> [Requirements]
Copy every line of the data in which the word "scene" occurs.
============
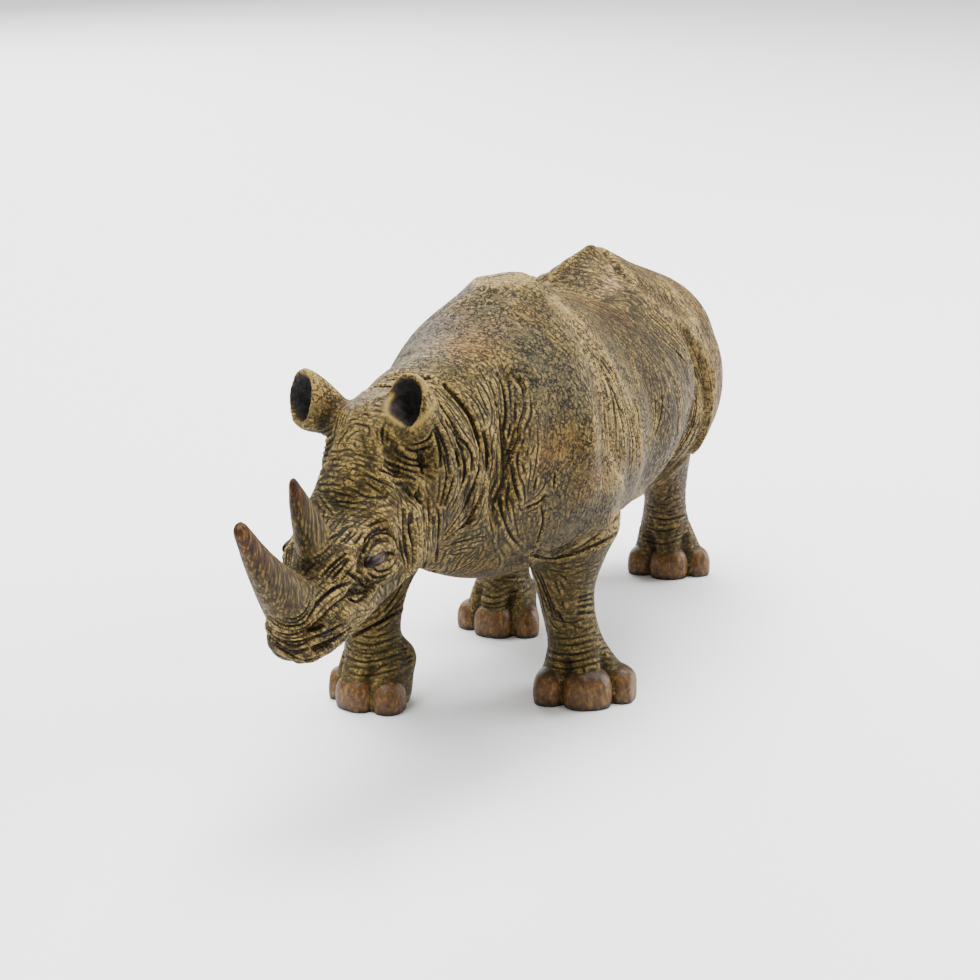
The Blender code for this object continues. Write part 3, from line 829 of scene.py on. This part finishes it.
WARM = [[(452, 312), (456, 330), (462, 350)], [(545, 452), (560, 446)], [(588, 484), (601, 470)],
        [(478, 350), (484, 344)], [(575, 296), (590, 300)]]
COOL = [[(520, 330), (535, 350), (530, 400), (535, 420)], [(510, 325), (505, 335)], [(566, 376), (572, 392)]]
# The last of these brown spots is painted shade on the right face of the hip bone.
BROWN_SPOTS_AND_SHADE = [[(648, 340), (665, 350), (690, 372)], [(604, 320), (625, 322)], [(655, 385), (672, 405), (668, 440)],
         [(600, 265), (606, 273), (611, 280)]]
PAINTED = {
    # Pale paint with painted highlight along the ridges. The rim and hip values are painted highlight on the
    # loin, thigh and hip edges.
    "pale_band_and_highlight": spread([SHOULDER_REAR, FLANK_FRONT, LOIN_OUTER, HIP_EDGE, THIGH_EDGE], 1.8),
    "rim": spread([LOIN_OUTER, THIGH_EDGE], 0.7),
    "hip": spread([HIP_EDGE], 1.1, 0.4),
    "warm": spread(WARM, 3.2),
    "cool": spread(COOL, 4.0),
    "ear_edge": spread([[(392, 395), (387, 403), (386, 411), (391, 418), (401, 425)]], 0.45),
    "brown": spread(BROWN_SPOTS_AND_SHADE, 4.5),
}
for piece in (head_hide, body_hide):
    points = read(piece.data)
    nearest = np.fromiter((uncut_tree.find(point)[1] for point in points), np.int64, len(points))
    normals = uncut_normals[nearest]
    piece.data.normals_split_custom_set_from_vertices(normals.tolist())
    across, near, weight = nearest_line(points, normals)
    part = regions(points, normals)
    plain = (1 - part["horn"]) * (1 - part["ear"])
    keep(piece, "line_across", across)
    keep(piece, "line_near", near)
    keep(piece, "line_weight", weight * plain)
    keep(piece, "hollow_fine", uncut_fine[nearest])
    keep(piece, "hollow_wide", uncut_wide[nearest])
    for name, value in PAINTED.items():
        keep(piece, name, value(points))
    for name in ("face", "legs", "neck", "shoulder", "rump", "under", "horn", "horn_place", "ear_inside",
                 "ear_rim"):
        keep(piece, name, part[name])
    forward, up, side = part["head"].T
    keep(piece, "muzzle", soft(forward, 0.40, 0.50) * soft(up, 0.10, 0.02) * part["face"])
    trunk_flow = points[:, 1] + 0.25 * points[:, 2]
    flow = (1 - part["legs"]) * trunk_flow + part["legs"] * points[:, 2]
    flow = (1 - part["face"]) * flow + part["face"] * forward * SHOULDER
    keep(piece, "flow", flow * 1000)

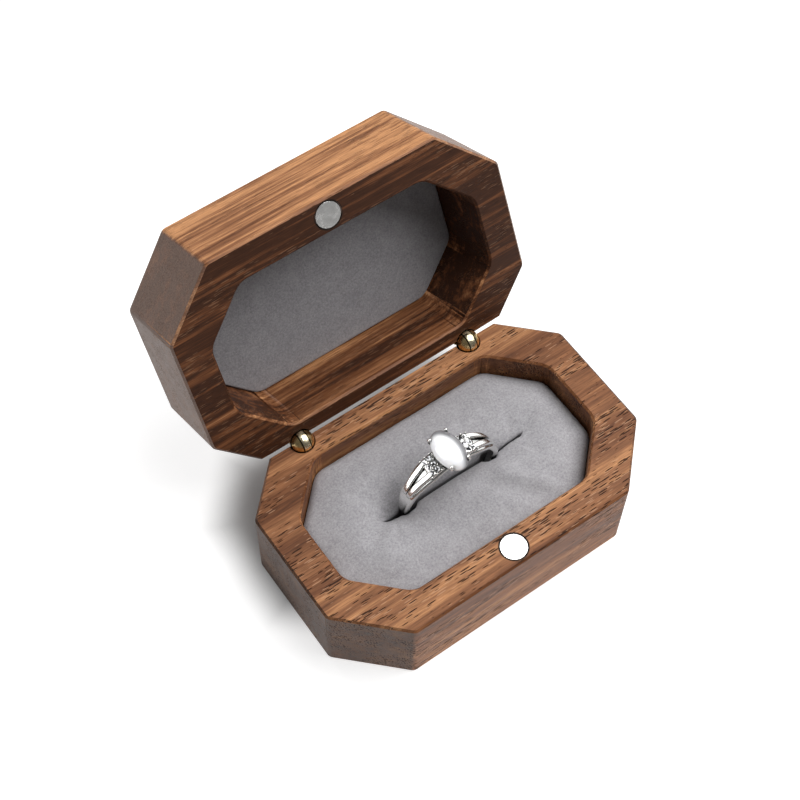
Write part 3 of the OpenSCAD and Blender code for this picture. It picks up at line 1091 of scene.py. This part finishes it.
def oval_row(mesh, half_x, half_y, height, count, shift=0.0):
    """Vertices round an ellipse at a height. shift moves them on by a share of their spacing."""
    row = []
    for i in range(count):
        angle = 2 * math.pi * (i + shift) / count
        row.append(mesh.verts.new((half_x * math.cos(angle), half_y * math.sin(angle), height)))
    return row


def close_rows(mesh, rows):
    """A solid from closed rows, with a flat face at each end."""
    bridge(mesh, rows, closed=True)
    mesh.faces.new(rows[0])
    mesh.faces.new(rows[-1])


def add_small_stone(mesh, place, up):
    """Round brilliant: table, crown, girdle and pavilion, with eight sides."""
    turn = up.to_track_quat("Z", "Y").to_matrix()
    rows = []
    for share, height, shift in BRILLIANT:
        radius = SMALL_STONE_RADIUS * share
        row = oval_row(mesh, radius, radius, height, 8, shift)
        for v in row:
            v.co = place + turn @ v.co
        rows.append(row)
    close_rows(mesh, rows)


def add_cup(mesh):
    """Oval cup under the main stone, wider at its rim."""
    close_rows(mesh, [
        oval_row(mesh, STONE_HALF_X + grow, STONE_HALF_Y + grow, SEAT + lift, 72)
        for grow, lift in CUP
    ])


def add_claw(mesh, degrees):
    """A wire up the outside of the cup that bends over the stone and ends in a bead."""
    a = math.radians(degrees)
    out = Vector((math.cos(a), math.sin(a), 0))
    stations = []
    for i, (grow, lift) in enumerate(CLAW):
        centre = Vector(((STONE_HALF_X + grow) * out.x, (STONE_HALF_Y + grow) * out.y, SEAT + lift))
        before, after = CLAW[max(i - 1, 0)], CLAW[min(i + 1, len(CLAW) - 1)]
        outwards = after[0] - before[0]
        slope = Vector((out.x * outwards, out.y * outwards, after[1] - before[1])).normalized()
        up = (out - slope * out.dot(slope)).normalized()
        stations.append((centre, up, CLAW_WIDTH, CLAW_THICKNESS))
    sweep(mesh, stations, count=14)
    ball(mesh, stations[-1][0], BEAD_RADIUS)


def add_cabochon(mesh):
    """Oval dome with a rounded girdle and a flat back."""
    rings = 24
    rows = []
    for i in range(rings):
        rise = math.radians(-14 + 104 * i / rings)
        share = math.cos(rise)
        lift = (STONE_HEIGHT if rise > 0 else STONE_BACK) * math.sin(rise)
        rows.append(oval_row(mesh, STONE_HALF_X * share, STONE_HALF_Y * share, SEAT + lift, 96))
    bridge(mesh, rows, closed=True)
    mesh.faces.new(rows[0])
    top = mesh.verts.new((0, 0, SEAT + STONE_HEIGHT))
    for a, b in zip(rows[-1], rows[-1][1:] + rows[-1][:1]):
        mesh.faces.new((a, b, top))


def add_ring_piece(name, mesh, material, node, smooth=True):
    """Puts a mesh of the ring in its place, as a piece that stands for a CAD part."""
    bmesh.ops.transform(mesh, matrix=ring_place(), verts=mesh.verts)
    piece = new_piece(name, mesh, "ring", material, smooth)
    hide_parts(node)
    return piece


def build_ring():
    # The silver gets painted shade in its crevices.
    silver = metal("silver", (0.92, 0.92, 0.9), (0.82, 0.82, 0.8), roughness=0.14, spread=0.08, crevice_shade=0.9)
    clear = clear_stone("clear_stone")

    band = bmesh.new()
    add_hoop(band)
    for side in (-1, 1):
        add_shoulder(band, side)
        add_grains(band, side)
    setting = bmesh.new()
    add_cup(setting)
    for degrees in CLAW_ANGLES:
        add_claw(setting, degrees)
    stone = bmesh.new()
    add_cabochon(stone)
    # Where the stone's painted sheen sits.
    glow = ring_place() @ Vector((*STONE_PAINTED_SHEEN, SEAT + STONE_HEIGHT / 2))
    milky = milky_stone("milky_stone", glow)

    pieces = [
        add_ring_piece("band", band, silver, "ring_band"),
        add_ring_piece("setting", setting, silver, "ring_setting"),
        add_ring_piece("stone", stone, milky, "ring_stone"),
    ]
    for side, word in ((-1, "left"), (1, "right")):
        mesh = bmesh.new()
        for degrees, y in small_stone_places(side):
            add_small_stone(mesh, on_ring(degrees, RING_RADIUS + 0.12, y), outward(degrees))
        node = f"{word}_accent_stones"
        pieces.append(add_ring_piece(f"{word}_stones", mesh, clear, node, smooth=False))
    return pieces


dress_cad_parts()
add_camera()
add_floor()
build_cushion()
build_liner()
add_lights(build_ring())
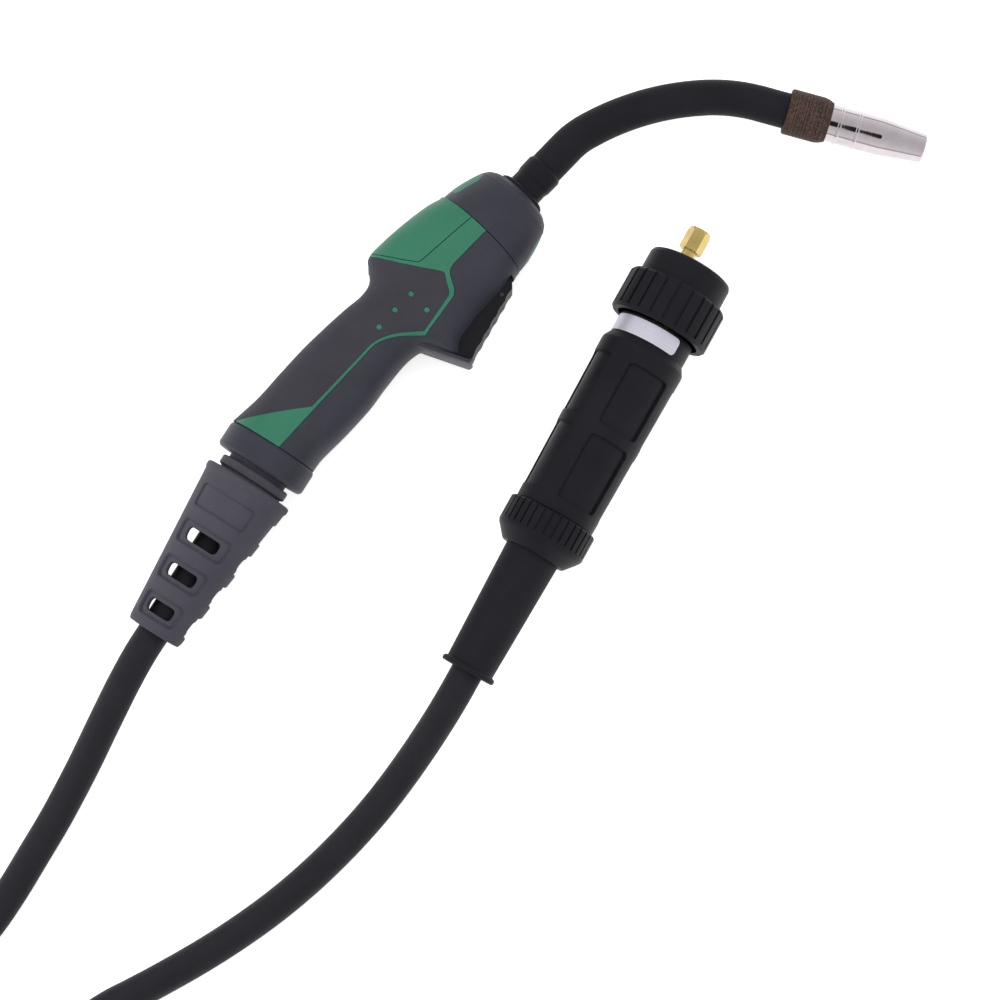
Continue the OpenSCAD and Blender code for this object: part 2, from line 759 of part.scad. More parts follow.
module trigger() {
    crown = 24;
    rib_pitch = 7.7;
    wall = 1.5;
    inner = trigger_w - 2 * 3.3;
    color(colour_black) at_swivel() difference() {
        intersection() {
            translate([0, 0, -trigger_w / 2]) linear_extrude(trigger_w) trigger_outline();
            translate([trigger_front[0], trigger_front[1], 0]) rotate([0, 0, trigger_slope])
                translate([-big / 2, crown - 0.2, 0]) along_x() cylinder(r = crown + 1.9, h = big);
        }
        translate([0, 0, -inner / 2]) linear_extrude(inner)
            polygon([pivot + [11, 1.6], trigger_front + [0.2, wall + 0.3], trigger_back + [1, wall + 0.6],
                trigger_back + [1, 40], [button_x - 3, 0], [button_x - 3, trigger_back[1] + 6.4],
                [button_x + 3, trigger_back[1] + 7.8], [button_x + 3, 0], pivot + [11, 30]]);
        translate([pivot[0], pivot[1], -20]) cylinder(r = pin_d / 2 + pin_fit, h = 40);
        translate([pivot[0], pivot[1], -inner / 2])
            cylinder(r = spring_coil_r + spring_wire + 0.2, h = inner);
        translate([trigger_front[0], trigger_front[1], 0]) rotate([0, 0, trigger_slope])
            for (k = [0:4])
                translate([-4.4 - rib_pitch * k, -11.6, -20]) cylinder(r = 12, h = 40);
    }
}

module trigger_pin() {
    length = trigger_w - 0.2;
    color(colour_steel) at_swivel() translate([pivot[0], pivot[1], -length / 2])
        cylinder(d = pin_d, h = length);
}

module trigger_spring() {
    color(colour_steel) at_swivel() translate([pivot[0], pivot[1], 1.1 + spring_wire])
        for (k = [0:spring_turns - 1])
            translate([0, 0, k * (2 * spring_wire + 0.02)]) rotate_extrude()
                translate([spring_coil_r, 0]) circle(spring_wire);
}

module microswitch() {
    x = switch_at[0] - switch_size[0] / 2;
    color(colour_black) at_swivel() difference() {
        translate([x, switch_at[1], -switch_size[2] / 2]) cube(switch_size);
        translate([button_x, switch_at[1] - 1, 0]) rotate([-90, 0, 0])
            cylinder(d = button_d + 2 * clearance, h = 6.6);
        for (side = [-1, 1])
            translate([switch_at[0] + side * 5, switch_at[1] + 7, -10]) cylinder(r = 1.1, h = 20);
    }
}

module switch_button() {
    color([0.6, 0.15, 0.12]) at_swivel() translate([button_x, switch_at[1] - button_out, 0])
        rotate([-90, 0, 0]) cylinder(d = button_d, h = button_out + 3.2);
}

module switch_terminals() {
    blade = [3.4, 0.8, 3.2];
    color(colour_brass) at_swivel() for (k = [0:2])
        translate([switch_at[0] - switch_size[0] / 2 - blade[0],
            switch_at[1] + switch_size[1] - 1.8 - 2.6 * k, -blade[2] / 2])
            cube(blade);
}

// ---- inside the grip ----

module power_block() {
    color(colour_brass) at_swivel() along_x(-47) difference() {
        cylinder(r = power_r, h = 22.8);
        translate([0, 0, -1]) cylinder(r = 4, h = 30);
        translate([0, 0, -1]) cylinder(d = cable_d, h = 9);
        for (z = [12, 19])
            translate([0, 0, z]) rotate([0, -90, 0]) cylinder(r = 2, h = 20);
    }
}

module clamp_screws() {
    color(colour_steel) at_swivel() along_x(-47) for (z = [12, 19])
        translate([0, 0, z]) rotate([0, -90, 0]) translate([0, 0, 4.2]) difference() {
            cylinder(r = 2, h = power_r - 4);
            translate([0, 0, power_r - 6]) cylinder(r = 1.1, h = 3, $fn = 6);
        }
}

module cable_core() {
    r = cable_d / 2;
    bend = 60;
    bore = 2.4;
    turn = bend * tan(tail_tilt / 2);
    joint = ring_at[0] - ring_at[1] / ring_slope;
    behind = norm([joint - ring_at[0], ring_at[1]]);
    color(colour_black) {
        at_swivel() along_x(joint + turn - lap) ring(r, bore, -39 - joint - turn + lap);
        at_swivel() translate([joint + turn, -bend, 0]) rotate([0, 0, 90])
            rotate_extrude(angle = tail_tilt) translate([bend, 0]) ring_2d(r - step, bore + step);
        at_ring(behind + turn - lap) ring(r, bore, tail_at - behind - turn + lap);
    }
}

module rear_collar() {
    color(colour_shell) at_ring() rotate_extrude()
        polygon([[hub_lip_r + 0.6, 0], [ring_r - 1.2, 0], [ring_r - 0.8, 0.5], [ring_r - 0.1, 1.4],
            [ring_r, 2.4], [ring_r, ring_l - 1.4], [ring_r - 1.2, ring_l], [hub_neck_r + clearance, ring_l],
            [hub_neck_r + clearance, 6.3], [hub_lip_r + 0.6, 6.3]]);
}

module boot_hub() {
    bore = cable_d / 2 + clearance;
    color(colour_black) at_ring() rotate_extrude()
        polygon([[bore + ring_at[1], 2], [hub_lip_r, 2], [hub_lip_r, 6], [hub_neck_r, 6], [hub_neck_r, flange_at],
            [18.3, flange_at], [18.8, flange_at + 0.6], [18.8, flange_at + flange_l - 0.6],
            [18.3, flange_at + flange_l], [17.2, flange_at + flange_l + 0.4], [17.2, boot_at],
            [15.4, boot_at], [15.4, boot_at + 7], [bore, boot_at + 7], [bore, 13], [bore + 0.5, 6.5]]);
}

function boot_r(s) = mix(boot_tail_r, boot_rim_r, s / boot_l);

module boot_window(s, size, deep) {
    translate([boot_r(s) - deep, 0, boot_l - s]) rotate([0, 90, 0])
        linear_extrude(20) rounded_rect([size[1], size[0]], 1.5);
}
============
> [Response to the exercise]
The Blender code for this object continues. Write part 3, from line 829 of scene.py on. This part finishes it.
Write part 3 of the OpenSCAD and Blender code for this picture. It picks up at line 1091 of scene.py. This part finishes it.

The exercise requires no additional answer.